The only thing that sticks in my head from that interview was a line where I was adamant that I did not see myself aspiring to be the next Richard Branson. So kudos to me for that at least, I was on the money there. (Or ahead of the curve).
When the interview went out, I was very deliberately out of range, on a train somewhere travelling home from a day out in Chelmsford. In fact I specifically recall standing on the platform at Shenfield station (the place you changed for trains back to Southend Victoria), thinking to myself that this could be the very moment that that short and stilted little interview might be going out. I made my connection, sat down and took out a book to read for the remaining forty minutes of the journey - and did my best to forget that the interview had ever happened.

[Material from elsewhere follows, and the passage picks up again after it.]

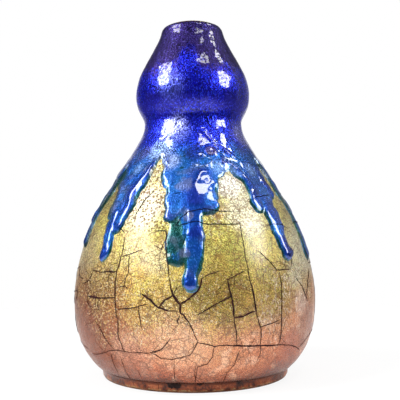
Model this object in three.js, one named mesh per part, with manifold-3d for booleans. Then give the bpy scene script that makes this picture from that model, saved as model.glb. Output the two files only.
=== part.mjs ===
// Double-gourd vase of enamelled copper, free standing, with a narrow mouth and no handles.
// A spun copper body is lined with glass inside, coated with gold and rose glass over leaf
// outside, and flooded with cobalt glass from the mouth down. The cobalt breaks into thick
// runs over the shoulder. A brazed copper ring makes the foot.
// Millimetres, +Z up. The origin is the centre of the face that the foot stands on.
import * as THREE from "three";
import { mergeVertices } from "three/addons/utils/BufferGeometryUtils.js";
import Module from "manifold-3d";

const wasm = await Module();
wasm.setup();

// Driving dimensions of the outline, which is the outer face of the gold and rose coat.
const mouthHeight = 200;
const mouthRadius = 16.3;
const lobeHeight = 159;
const lobeRadius = 32.3;
const waistHeight = 142.5;
const waistRadius = 27.4;
const bellyHeight = 42;
const bellyRadius = 68.4;
const footHeight = 5;
const footRadius = 53.9;

// Where the wall stands between one driving section and the next, as shares of the way up
// and of the way across.
const haunchShares = [[0.08, 0.22], [0.24, 0.53], [0.5, 0.82]];
const shoulderShares = [
  [0.12, 0.022], [0.27, 0.098], [0.43, 0.235], [0.6, 0.465],
  [0.76, 0.715], [0.89, 0.915], [0.955, 0.984],
];
const lobeShares = [[0.18, 0.13], [0.38, 0.47], [0.66, 0.86]];
const neckShares = [[0.12, 0.03], [0.24, 0.11], [0.41, 0.31], [0.62, 0.6], [0.82, 0.85]];

// Walls and coats.
const copperWall = 1.1;
const baseWall = 1.3;
const baseRise = 1.4;
const coatThickness = 0.7;
const cobaltThickness = 0.6;
const liningThickness = 0.5;
const undersideThickness = 0.6;
const footWall = 2.4;
const footInset = 2.1;
const footCoatThickness = 0.6;
const footBareEdge = 0.9;
const footEdgeRound = 0.4;
const filletLeg = 1.2;
const filletHollow = 0.3;
const lipBare = 0.7;
// Fired glass and metal touch on the real vase. The solids keep this gap.
const clearance = 0.3;

// The cobalt flood ends here, and its runs start a little way up under it. The longest run
// hangs this far below the flood's edge, and each other run a share of it.
const cobaltEdgeHeight = 120;
const runRise = 8;
const longestDrop = 70.2;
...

And I would’ve succeeded if it hadn’t been for my aunt and uncle across the water in Kent. (Why were they listening to a magazine show aimed specifically at a teen audience on a local radio station for a county they didn’t even live in? I’ve never quite been able to work that one out.)
Of course, forty years on, there’s a tiny part of me that would be curious to hear that interview now. Thankfully of course it has gone the way of all things ephemeral. It lacks the cultural significance that leads to missing episodes of Dr Who being unearthed decades after they were thought lost forever. It will never be heard again.
It might be considered ironic that over twenty years later I presented my own music show, Radio of the Second Dimension. But that was a different beast. It was a podcast from the days before podcasts were really a thing. It was me messing around, writing silly links and sketches to weave in around my personal music choices. I was in my element there, with full creative control and as many takes as I needed to get it right.
But I never did any further interviews. Certainly never anything on the radio. Not that I had to turn down loads of requests.
I should definitely make that clear.